Look, there’s a whole lot of race left before the Jets can even begin dreaming about a playoff spot. They know it, the coaches know it, the rest of the Western Conference knows it. The real push comes in February, March and — the Jets hope — April.
But, big picture here: For the Jets to be looking now at tracking down teams ahead of them instead of glancing in the rear-view mirror at those behind them says something of their maturation. And to have done it without their Top 4 defencemen for a long spell, without Evander Kane and now Mathieu Perreault also speaks of their resiliency.
Let’s face it, at the beginning of this season those two characteristics — whether this team could take another step and take a punch — were seen as two of its biggest flaws, not strengths.
“It’s kinda scary when you think about the guys we’ve lost to injuries this year,” said Bryan Little. “But guys have stepped in and played bigger roles than they’re used to and by now we know we can lose guys and have people step in and we can still get wins.”
That was the meat of a conversation Blake Wheeler was having with reporters after the morning skate Sunday — this notion this squad finally understands what type of game they need to play to be consistently successful. It’s not complicated on paper, but getting there on ice has been a real chore.
“I think we know who we are now, know what we’re capable of,” said Wheeler. “So that’s where it comes from, just that confidence that you can lose arguably your top four ‘D’ and just go out and outwork teams and still have a chance to win.
“When you get results, you’re going to be more confident. But we know who we are and that gives us confidence. We’re not searching for answers. When our game goes astray a little bit, we can say, this is not who we are, this is who we are and get back to it like that.
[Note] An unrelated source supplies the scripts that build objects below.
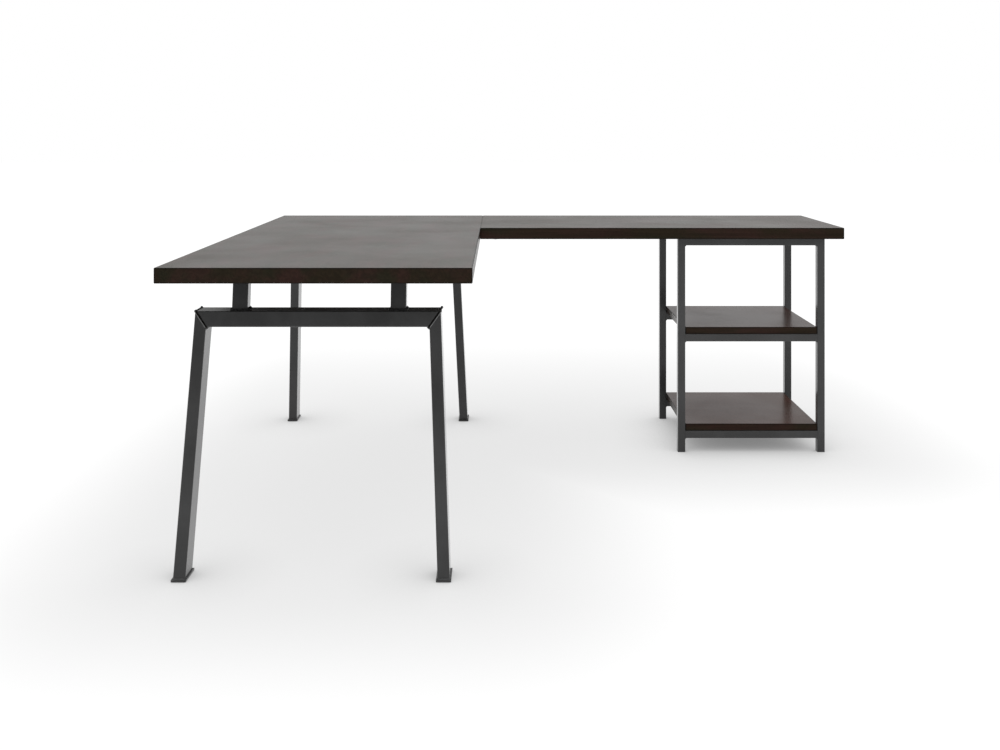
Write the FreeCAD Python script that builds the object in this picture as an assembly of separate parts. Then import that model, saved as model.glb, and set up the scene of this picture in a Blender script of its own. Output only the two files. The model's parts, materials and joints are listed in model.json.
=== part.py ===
import FreeCAD, Part
import math
import os

# Corner desk: a long main top with a shorter return top butted against its rear right edge.
# The main top stands on two welded end frames whose legs splay sideways and lean outward, and
# the return stands on an open shelf unit made of two welded ladder frames and two boards.
# Millimetres. +Z is up, -Y is the free front end of the main top, +X is the end of the return.
# The origin is on the floor, in the middle of the overall footprint.

os.makedirs("parts", exist_ok=True)
Vector = FreeCAD.Vector

# tops
desk_height = 762.0
main_length = 1524.0
main_width = 762.0
return_length = 1219.0
return_depth = 508.0
top_thickness = 38.0
top_edge_radius = 2.5

# end frames
lean_angle = 8.45           # legs, rail faces and stubs lean outward to the end of the desk
splay_angle = 2.445         # legs also splay sideways
frame_inset = 28.3          # outer face of a leg at the floor, in from the end of the main top
frame_side_inset = 73.3     # end of a rail, in from the side of the main top
frame_offset = -9.3         # both frames sit this far off the middle, away from the return
frame_depth = 62.5          # level depth of rail and legs
rail_drop = 87.0            # top of the rail below the underside of the main top
rail_height = 39.0
leg_width = 30.0
frame_wall = 2.0
frame_corner = 3.0
stub_width = 39.5
stub_depth = 34.5
stub_inset = 108.0          # middle of a stub, in from the end of the rail
stub_plate_margin = 25.0    # mounting plate past each side of the stub
stub_plate_thickness = 4.0
foot_margin_side = 3.5      # foot plate past the leg
foot_margin_end = 6.0
foot_plate_thickness = 4.0
plate_corner = 2.0
foot_pad_thickness = 1.5
foot_pad_inset = 3.0

# shelf unit
unit_width = 497.0
unit_inset = 36.6           # front and back faces of the unit, in from the edges of the return
unit_end_inset = 54.3       # right side of the unit, in from the end of the return
post_size = 25.0
post_wall = 1.5
post_corner = 2.0
plug_flange = 1.5
plug_length = 18.0
plug_gap = 0.1
shelf_thickness = 24.0
upper_shelf_top = 423.0
lower_shelf_top = 96.0
shelf_side_gap = 0.5
shelf_front_setback = 0.5
shelf_back_setback = 6.0
shelf_edge_radius = 2.0

# plates that join the two tops
joining_plate_length = 130.0
joining_plate_width = 60.0
joining_plate_thickness = 4.0
joining_plate_edge = 80.0   # middle of a plate, in from the front and back edges of the return
joining_hole_inset = 15.0

# machine screws with threaded inserts, wood screws for the shelves
machine_shank = 6.0
machine_reach = 16.0        # shank above the plate or wall that it holds
machine_head = 10.5
machine_head_height = 3.3
machine_socket = 4.0
insert_diameter = 9.0
insert_length = 15.0
insert_tip_room = 5.0       # hole past the insert
wood_shank = 4.0
wood_reach = 17.0
wood_head = 8.0
wood_head_height = 2.6
wood_socket = 2.5
head_rounding = 0.6         # of a screw head's height
socket_depth = 0.6          # of a screw head's height
tip_length = 0.3            # of a shank's diameter
tip_width = 0.5             # of a shank's diameter
screw_hole_gap = 0.6        # clearance hole over shank
driver_hole = 12.0          # access hole in the lower wall of a rail
rail_screw_end = 60.0       # end screws of a unit rail, in from the inner face of the post
shelf_screw_edge = 10.0     # screw in from the back edge of a shelf
cutter_margin = 1.0         # a drill's cutter runs this far past the face it opens

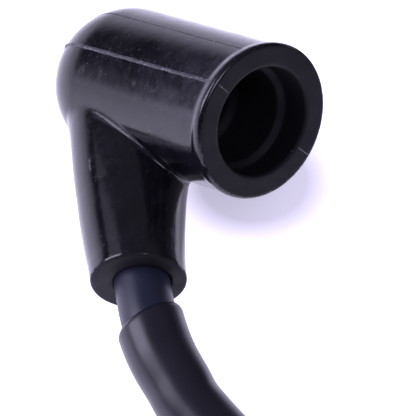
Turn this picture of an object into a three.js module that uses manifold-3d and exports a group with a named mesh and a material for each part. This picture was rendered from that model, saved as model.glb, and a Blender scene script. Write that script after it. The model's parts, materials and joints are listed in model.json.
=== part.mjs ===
// Flywheel-magneto ignition coil for a small engine: a potted coil and trigger module on a laminated
// core, a high-tension lead in a protective sleeve, and an angled rubber boot for the spark plug.
// Millimetres, +Z up. The origin is under the middle of the module, on the surface it lies on.
import * as THREE from "three";
import { mergeVertices } from "three/addons/utils/BufferGeometryUtils.js";
import Module from "manifold-3d";

// ---------------------------------------------------------------- driving dimensions
const GAP = 0.3; // room between a cut or turned piece and its neighbour
const FIT = 0.1; // room between pieces that are set square to each other

// Core: U-shaped plates, stacked along Z, whose legs point along +X to the flywheel.
const PLATES = 10;
const PLATE_PITCH = 1.0;
const PLATE_THICKNESS = 0.95;
const CORE_BOTTOM = 9;
const LEG_WIDTH = 10;
const LEG_A = -13; // Y of the leg that carries the windings
const LEG_B = 22; // Y of the bare leg
const YOKE_BACK = -25;
const YOKE_WIDTH = 12;
const POLE_TIP = 25;
const FLYWHEEL_RADIUS = 52;
const EAR_END = 35.5;
const SLOT_Y = 29.5;
const SLOT_WIDTH = 5.2;
const SLOT_LENGTH = 8;

const RIVET_RADIUS = 1.5;
const RIVET_HEAD_RADIUS = 2.8;
const RIVET_HEAD = 1.2;

// Housing: a cup, open at the top, around leg A.
const HOUSING = { x0: -12.5, x1: 15.5, y0: -31, y1: 8, top: 28, wall: 1.8, corner: 3 };
const LEAD_X = 1;
const LEAD_Z = 9;
const LEAD_HOLE_RADIUS = 3.9;
const BOSS_RADIUS = 6.5;
const BOSS_END = -35.5;
const BOSS_CHAMFER = 1;
const POTTING_TOP = 27.2;

// Windings, square in section around leg A: inner and outer sides of each square.
const PRIMARY_BOBBIN = { inner: 10.6, outer: 12.2, flange: 16.6 };
const PRIMARY_WINDING = { inner: 12.4, outer: 16.2 };
const SECONDARY_BOBBIN = { inner: 17, outer: 18.4, flange: 24 };
const SECONDARY_WINDING = { inner: 18.6, outer: 23.4 };
const FLANGE = 1;

// Spade terminal for the stop switch, and the earth strap to the core.
const SPADE = {
  width: 6.3,
  thickness: 0.8,
  y: -20,
  z: 23.4,
  tip: -21.5,
  shoulder: -14.5, // where the thinner root starts, which runs into the housing
  rootWidth: 5,
  rootThickness: 0.6,
  chamfer: 1.2,
  holeRadius: 0.9,
  holeInset: 4,
};
const STRAP = { width: 4, thickness: 0.5, y: 4, rim: 0.4 };

// Spike that the lead is pushed onto.
const SPIKE = { flange: 2.2, flangeThickness: 0.6, radius: 0.55, length: 5, point: 0.8 };

// Lead.
const LEAD_RADIUS = 3.5;
const LEAD_BORE = 0.9;
const CONDUCTOR_RADIUS = 0.6;
const CONDUCTOR_START = 7; // from the lead's end in the boot, past the contact spring's tail
const CONDUCTOR_END = 5; // from the lead's end in the module, past the spike
const SLEEVE_RADIUS = 4.3;
const SLEEVE_BORE = 3.9;
const SLEEVE_BARE = 5.5; // lead left bare beside the boot
const GROMMET_TIP = -52;
const GROMMET = {
  collar: 6.1,
  collarLength: 1.6,
  base: 5.5,
  taper: 0.06, // radius lost per millimetre
  grooves: [4.5, 7.5, 10.5],
  grooveWidth: 1.4,
  grooveDepth: 0.5,
  tip: 4.4,
};

// Boot: a barrel over the plug and a neck over the lead, which meet at an acute angle.
const NECK_END = new THREE.Vector3(-72.02, -63.2, 8.16);
const NECK_TURN = 1.6; // degrees from -Y towards +X
const NECK_TILT = -4.3; // degrees above level
const NECK_LENGTH = 31;
const NECK_ROOT_RADIUS = 9.2; // on the barrel's axis
const NECK_KNEE_RADIUS = 6.96; // where the steep taper ends
const NECK_TIP_RADIUS = 5.8;
const NECK_ROOT_FLATNESS = 0.685; // height over width of the neck's section on the barrel's axis
const NECK_BEND = 0.75; // the neck's middle bows out towards -X
const BARREL_TURN = 45.4;
const BARREL_TILT = 25.4;
const BARREL_LENGTH = 36;
const BARREL_RADIUS = 10.15;
const BARREL_FRONT_RADIUS = 9.7;
const MOUTH_TURN = 41.3; // the mouth is cut a little askew of the barrel
const MOUTH_TILT = 21.6;
const MOUTH_RADIUS = 10;
const MOUTH_DEPTH = 25.2; // from the neck's axis to the mouth
const SOCKET_RADIUS = 6.97; // at the mouth, where the plug's hexagon ends
const SOCKET_LIP = 6.1; // the band that grips the plug's porcelain
const SOCKET_CAVITY = 5.2; // room for the contact spring
const SOCKET_LIP_START = 4;
const SOCKET_LIP_END = 13;
const SOCKET_END = 28;
const LEAD_INSERTION = 21;

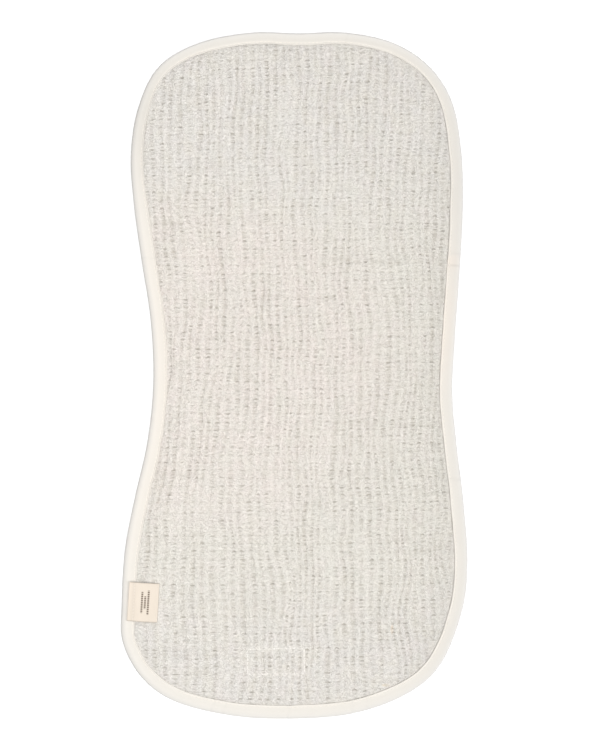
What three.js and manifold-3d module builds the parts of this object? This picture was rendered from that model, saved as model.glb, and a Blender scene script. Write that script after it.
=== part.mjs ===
// A baby's burp cloth: a peanut-shaped pad of crinkled cotton muslin with a narrow waist for the neck,
// bound all round with folded cotton tape, and with a small folded label sewn over the tape.
// It lies flat, face up. Millimetres, +X across, +Y towards the head end, +Z up, origin at the centre of
// the box's underside.
import * as THREE from "three";
import { mergeVertices } from "three/addons/utils/BufferGeometryUtils.js";
import Module from "manifold-3d";

const wasm = await Module();
wasm.setup();

// Overall size of the bound cloth.
const LENGTH = 520;
const WIDTH = 263;

// The outline, clockwise from the head end, with the seen width of the tape at each place.
const OUTLINE = [
  { at: "head, left of the middle", x: -33, y: 260, tape: 8.8 },
  { at: "head, middle", x: 3, y: 259.5, tape: 9.0 },
  { at: "head, right of the middle", x: 40, y: 260, tape: 8.8 },
  { at: "head, right turn begins", x: 76, y: 252, tape: 8.5 },
  { at: "head, right corner", x: 103, y: 234, tape: 8.3 },
  { at: "head, right turn ends", x: 120, y: 207, tape: 8.6 },
  { at: "right, head's side", x: 127, y: 168, tape: 9.0 },
  { at: "right, head's widest", x: 128, y: 125, tape: 9.3 },
  { at: "right, above the tape's join", x: 125.5, y: 78, tape: 9.5 },
  { at: "right, above the waist", x: 122, y: 28, tape: 9.4 },
  { at: "right, waist", x: 120, y: -12, tape: 9.3 },
  { at: "right, below the waist", x: 123, y: -50, tape: 9.3 },
  { at: "right, foot's swell", x: 128, y: -92, tape: 9.4 },
  { at: "right, foot's widest", x: 131.5, y: -140, tape: 9.6 },
  { at: "foot, right turn begins", x: 127.5, y: -178, tape: 9.6 },
  { at: "foot, right corner", x: 111, y: -219, tape: 9.5 },
  { at: "foot, right turn ends", x: 85, y: -241.5, tape: 9.5 },
  { at: "foot, right of the middle", x: 45, y: -256, tape: 9.8 },
  { at: "foot, middle", x: 0, y: -260, tape: 9.9 },
  { at: "foot, left of the middle", x: -45, y: -258, tape: 9.8 },
  { at: "foot, left turn begins", x: -89, y: -247.5, tape: 9.6 },
  { at: "foot, left corner", x: -115, y: -229.5, tape: 9.6 },
  { at: "foot, left turn ends", x: -130, y: -202.5, tape: 9.8 },
  { at: "left, under the label", x: -131, y: -175, tape: 10.2 },
  { at: "left, foot's swell", x: -128.5, y: -132, tape: 10.3 },
  { at: "left, below the waist", x: -121, y: -92.5, tape: 10.3 },
  { at: "left, waist begins", x: -111.5, y: -50, tape: 10.2 },
  { at: "left, waist", x: -107, y: -5, tape: 10.2 },
  { at: "left, waist ends", x: -109, y: 42, tape: 10.2 },
  { at: "left, above the waist", x: -115.5, y: 85, tape: 10.3 },
  { at: "left, head's swell", x: -121.5, y: 128, tape: 10.2 },
  { at: "left, head's widest", x: -124, y: 167, tape: 9.6 },
  { at: "head, left turn begins", x: -118.5, y: 203, tape: 8.8 },
  { at: "head, left corner", x: -103, y: 234, tape: 8.2 },
  { at: "head, left turn ends", x: -73, y: 252, tape: 8.4 },
];
const EDGE_STEP = 9; // spacing of the sections along the outline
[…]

That’s the biggest key, having that awareness of what makes us go.”
Now, there will be blips — no coach will be thrilled with blowing a 3-1 lead with just over six minutes left, as the Jets did against the Coyotes — but this is a bottom-line business and a ‘W’ is a ‘W’, even if it does paint over some flaws.
That’s exactly how coach Paul Maurice chose to frame everything afterwards, focussing on the body of work in the seven games in 11 days.
“I’m a really optimistic person,” said Maurice. “But if you had said we were going to 5-1-1 on this seven-game stretch. I’m not sure… I didn’t think that would necessarily have been possible.
“We’ve faced adversity twice so far this season: the injuries to our back end and this schedule and met it head on.”
So, no, the NHL doesn’t award survivor badges for stretches like this. But they can still be revealing. And that might explain why — as he exited the podium following his post-game media session late Sunday — Maurice grinned, even if it was just for a moment.